Chère lectrice, cher lecteur,
En cette période de grave crise économique, les champignons suscitent une convoitise considérable. Car ils se vendent bien.
Par exemple, les cèpes se vendent entre 15 et 20€ le kilo, et ce sont des centaines de kilos qui changent de main en une seule journée de marché, même dans des petits villages…
Au point que l’on se batte dans les bois !…
En effet, les forêts dans lesquelles les champignons sont cueillis sont généralement privées. Ou alors, les riverains qui ont vendu un bout de terrain à la commune ont pris l’habitude de garder leurs « coins à champis ».
Ils voient donc d’un mauvais œil arriver des dizaines de voitures agglutinées les unes aux autres sur les bords de la route. On échange des insultes, et pour un peu, on en viendrait aux mains…
Un permis pour les champis
Pour éviter cela, et à cause de la recrudescence des « incivilités », la commune de Caixon dans les Hautes-Pyrénées s’est vue contrainte d’imposer un permis de cueillir de 20€ réservé aux riverains.
Ceci à cause d’un automne particulièrement abondant, il y a une dizaines d’années, ou pas moins de 250 voitures s’étaient entassées dans les forêts de la commune.
Depuis, avec le permis, les riverains peuvent reprendre une cueillette plus tranquille, il y a moins de monde, et « seules une à deux infractions » sont jugées au tribunal local chaque année…
Parce que derrière une activité plutôt anodine, on voit un changement de société assez curieux…
Il vaut mieux cultiver son jardin
Tel que vous me voyez, je préfère amplement cultiver mes propres champignons… je vous en ai parlé dans une précédente lettre.
En général, je préfère ne pas me battre, surtout pour des petits êtres vivants qu’il est si simple de faire pousser chez soi…
Mais je ne suis pas dans une situation financière si épineuse que je doive compter sur cette cueillette pour arrondir mes fins de mois.
Cela me fait penser naturellement à ces famines médiévales où des familles entières allaient habiter dans la forêt (à leurs risques et périls) parce que l’agriculture ne leur donnaient plus de quoi subsister.
Bien sûr, nous n’en sommes pas là. Mais que l’on doive se rabattre sur la forêt et les lieux sauvages pour vivre correctement indique bien que notre situation collective n’est pas reluisante.
Par conséquent, faut-il souscrire à cela et acheter les « champignons de la discorde » ?
Quand vous parlez à des cueilleuses de plantes, elles sont persuadées que l’efficacité du remède dépend directement de la période mais aussi des conditions plus générales dans lesquelles les plantes médicinales sont cueillies.
Quand nous achetons des champignons pour lesquelles on se bat, est-ce qu’on n’endosse pas la zizanie qu’ils portent avec eux ? Et de façon moins symbolique, est-ce qu’on n’encourage pas cette zizanie ?
J’ai hâte de savoir ce que vous en pensez.
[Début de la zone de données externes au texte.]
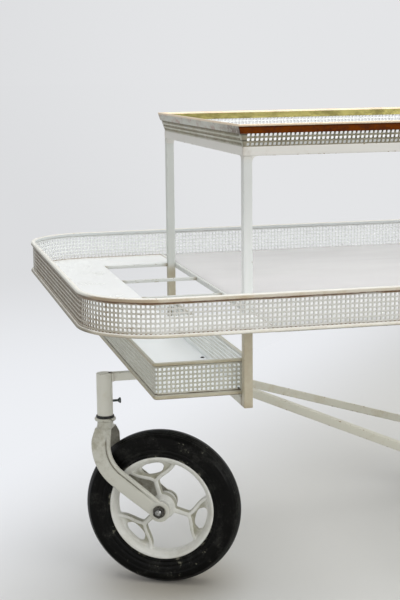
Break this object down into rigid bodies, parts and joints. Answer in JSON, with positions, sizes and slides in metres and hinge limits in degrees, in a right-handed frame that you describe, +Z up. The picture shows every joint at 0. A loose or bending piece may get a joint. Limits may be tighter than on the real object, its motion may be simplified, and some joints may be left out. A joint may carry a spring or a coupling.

Dites-le moi dans les commentaires, je serai ravi de lire vos réponses.
Les fous de la gastronomie
Un autre aspect de cette étrange querelle champignonière est l’importante demande qu’il y a pour des champignons un peu raffinés.
Cette demande n’est naturellement pas étrangère à la montée assez effarante des prix des champignons.
Cela me fait penser que je me suis promis de me faire une sauce au aux morilles il y a longtemps, mais que j’y renonce chaque fois que je vois le prix auxquelles elles sont vendues…
L’article de TF1 nous l’indique, mais nous le savions déjà : de plus en plus gens sont capables de payer de plus en plus cher pour manger des champignons plus haut-de-gamme que les champignons de Paris.
D’un côté, je ne peux que me réjouir que la culture culinaire en France soit plus vivace que jamais…
Mais de l’autre, je suis quelque peu étonné de voir que l’on vit dans une société qui développe des obsessions de consommation pour à peu près tout et n’importe quoi.
Obsessions qui ont déjà viré à la foire d’empoigne comme nous l’avons vu il y a quelques années avec « l’émeute Nutella ».
Que les Japonais soient fous de champignons parce qu’ils y voient une source inépuisable de jeunesse et de santé, cela s’explique par les qualités médicinales de leurs champignons – shiitake, reishi, cordyceps…
Mais que l’on en vienne à se battre dans nos forêts pour satisfaire aux surenchères de nos gourmets me paraît un peu triste pour une saison déjà ordinairement mélancolique.
Là aussi, j’ai hâte de connaître votre avis.